Antigua & Barbuda Electoral Commission

Agency overview
- Formed: 2001
- Jurisdiction: Antigua and Barbuda
- Employees: 30
- Agency executives: Arthur Thomas, Chairman; Gary Peters (Antiguan and Barbudan politician), Deputy Chairman; Lorna Simon, Supervisor of Elections;
- Website: abec.gov.ag

= Antigua and Barbuda Electoral Commission =

Electoral commission in Antigua and Barbuda

The Antigua and Barbuda Electoral Commission is the non-partisan entity responsible for administering all elections in Antigua and Barbuda. Constituency boundaries are overseen by a separate body, the Constituencies Boundaries Commission. Unlike the boundaries commission, the electoral commission is not enshrined in the constitution.

==History==
The Antigua and Barbuda Electoral Commission was established on 3 December 2001, after the Commonwealth Observer Group recommended the creation of an independent electoral commission.
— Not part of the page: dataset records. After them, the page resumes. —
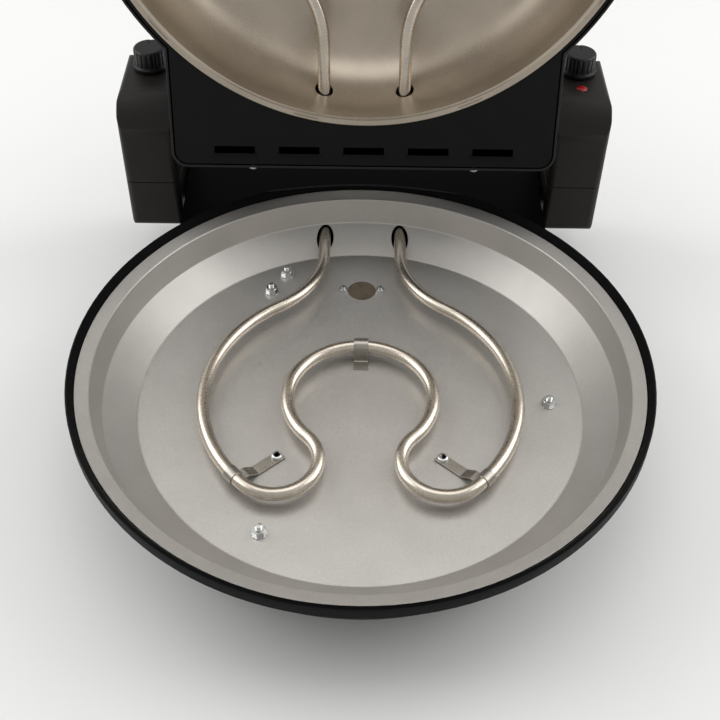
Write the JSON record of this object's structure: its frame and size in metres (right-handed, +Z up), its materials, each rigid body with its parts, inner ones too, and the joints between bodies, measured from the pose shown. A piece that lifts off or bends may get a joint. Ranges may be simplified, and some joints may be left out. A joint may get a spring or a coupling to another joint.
{
  "type": "electric pizza maker",
  "caption": "Electric pizza maker with a hinged dome lid standing open, a round heated pan in a black bowl base, tubular heaters above and below, and hinge towers that carry the controls.",
  "frame": {"origin": "under the middle of the open machine's bounding box, on the table that its feet stand on", "axes": "+Z up, +X to the right as seen from the front, +Y from the front to the hinge at the back"},
  "size_m": [0.3454, 0.4624, 0.5041],
  "materials": {
    "base_black": "black moulded heat-resistant plastic with a fine satin grain",
    "deck_black": "smooth black plastic, glossier than the bowl",
    "tower_plastic": "warm black phenolic plastic with a fine matte grain",
    "pan_steel": "drawn aluminised steel, satin with fine scratches",
    "heater_steel": "stainless heater sheath, warm satin with drawing streaks",
    "clamp_steel": "plain spring steel strip, slightly dull",
    "zinc_steel": "bright zinc-plated steel",
    "cutout_metal": "brownish metal cap of the overheat cut-out",
    "ceramic": "white glazed steatite ceramic",
    "foot_rubber": "black rubber",
    "bush_metal": "sintered bronze, satin",
    "control_plastic": "pale moulded control housing",
    "lamp_lens": "red tinted lens of the pilot lamp",
    "gland_plastic": "black nylon",
    "wire_sleeve": "silicone sleeve on the inner leads",
    "knob_plastic": "black moulded plastic with fine flutes",
    "lid_black": "black heat-resistant enamel, smooth with soft reflections",
    "plate_black": "black heat-resistant paint, satin",
    "reflector_steel": "polished aluminised steel, warm satin, darker where it curves in",
    "handle_plastic": "black heat-resistant plastic"
  },
  "bodies": {
    "base": {"base_shell": "base_black", "bottom_cover": "base_black", "rear_deck": "deck_black", "base_pan": "pan_steel", "lower_heater": "heater_steel", "lower_heater_ends": "ceramic", "heater_bracket": "zinc_steel", "left_heater_clamp": "clamp_steel", "right_heater_clamp": "clamp_steel", "middle_heater_clamp": "clamp_steel", "clamp_screws": "zinc_steel", "pan_studs": "zinc_steel", "pan_nuts": "zinc_steel", "pan_washers": "zinc_steel", "pan_spacers": "zinc_steel", "overheat_cutout": "cutout_metal", "cutout_bolts": "zinc_steel", "cutout_nuts": "zinc_steel", "feet": "foot_rubber", "foot_screws": "zinc_steel", "left_tower_lower": "tower_plastic", "left_tower_cover": "tower_plastic", "right_tower_lower": "tower_plastic", "right_tower_cover": "tower_plastic", "tower_screws": "zinc_steel", "hinge_bushes": "bush_metal", "thermostat_body": "control_plastic", "timer_body": "control_plastic", "pilot_lamp": "lamp_lens", "cord_gland": "gland_plastic", "terminal_block": "ceramic", "base_wires": "wire_sleeve", "lid_lead": "wire_sleeve"},
    "lid": {"lid_shell": "lid_black", "lid_plate": "plate_black", "plate_screws": "zinc_steel", "lid_reflector": "reflector_steel", "upper_heater": "heater_steel", "upper_heater_ends": "ceramic", "heater_hangers": "clamp_steel", "hanger_screws": "zinc_steel", "hinge_brackets": "zinc_steel", "hinge_pins": "zinc_steel", "pin_clips": "zinc_steel", "lid_handle": "handle_plastic", "handle_screws": "zinc_steel"},
    "thermostat_dial": {"thermostat_knob": "knob_plastic", "thermostat_shaft": "zinc_steel"},
    "timer_dial": {"timer_knob": "knob_plastic", "timer_shaft": "zinc_steel"}
  },
  "joints": [
    {"name": "lid_hinge", "type": "hinge", "parent": "base", "child": "lid", "pos_m": [0, 0.11851, 0.125], "axis": [1, 0, 0], "range_deg": [0, 105.8]},
    {"name": "thermostat_turn", "type": "hinge", "parent": "base", "child": "thermostat_dial", "pos_m": [0.1455, 0.15351, 0.139], "axis": [0, 0, 1], "range_deg": [-270, 0]},
    {"name": "timer_turn", "type": "hinge", "parent": "base", "child": "timer_dial", "pos_m": [-0.1455, 0.15351, 0.139], "axis": [0, 0, 1], "range_deg": [-300, 0]}
  ]
}
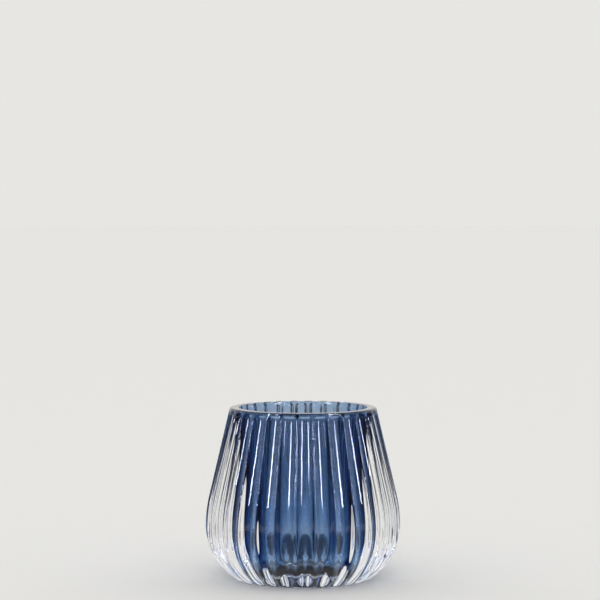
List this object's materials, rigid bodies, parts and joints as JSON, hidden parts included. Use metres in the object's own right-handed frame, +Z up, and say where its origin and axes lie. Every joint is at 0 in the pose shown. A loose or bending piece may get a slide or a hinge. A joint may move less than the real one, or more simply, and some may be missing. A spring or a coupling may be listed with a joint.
{
  "type": "ribbed cased-glass vase",
  "caption": "Low, wide-mouthed glass vase: thick clear glass with upright flutes down the outside and a thin blue glass lining inside the wall.",
  "frame": {"origin": "centre of the ring the vase stands on, at floor level", "axes": "+Z up along the axis of the mouth; the flutes make every side alike, and -Y is the side taken as the front"},
  "size_m": [0.1302, 0.1298, 0.114],
  "materials": {
    "clear_glass": "fire-polished clear soda-lime glass",
    "blue_glass": "deep blue transparent glass"
  },
  "bodies": {
    "root": {"clear_casing": "clear_glass", "blue_lining": "blue_glass"}
  },
  "joints": []
}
The inaugural chairman was McClin Mathias.

==Structure==
The process of appointing the chairman involves the nomination of a candidate by the prime minister, followed by negotiations with the leader of the opposition. The ultimate goal of this process is to arrive at a mutually agreeable candidate who can assume the role of chairman. The position of deputy chairman is a political appointment made by the leader of the opposition in consultation with the prime minister. The individual selected for this role is typically a prominent figure within the opposition party and is tasked with serving as a liaison between the opposition and the ruling party. The process of selecting a deputy chairman involves negotiation and collaboration between the two major political parties, with the ultimate goal of ensuring effective communication and cooperation within the government. The composition of the Antigua and Barbuda Senate includes five members who are nominated by various entities. The Prime Minister nominates two members, while the Leader of the Opposition nominates one. Additionally, the Antigua Christian Council and the United Evangelical Association of Antigua and Barbuda nominate one member, and the Antigua and Barbuda Chamber of Commerce and Industry as well as the Antigua and Barbuda Employers' Federation nominate the final member.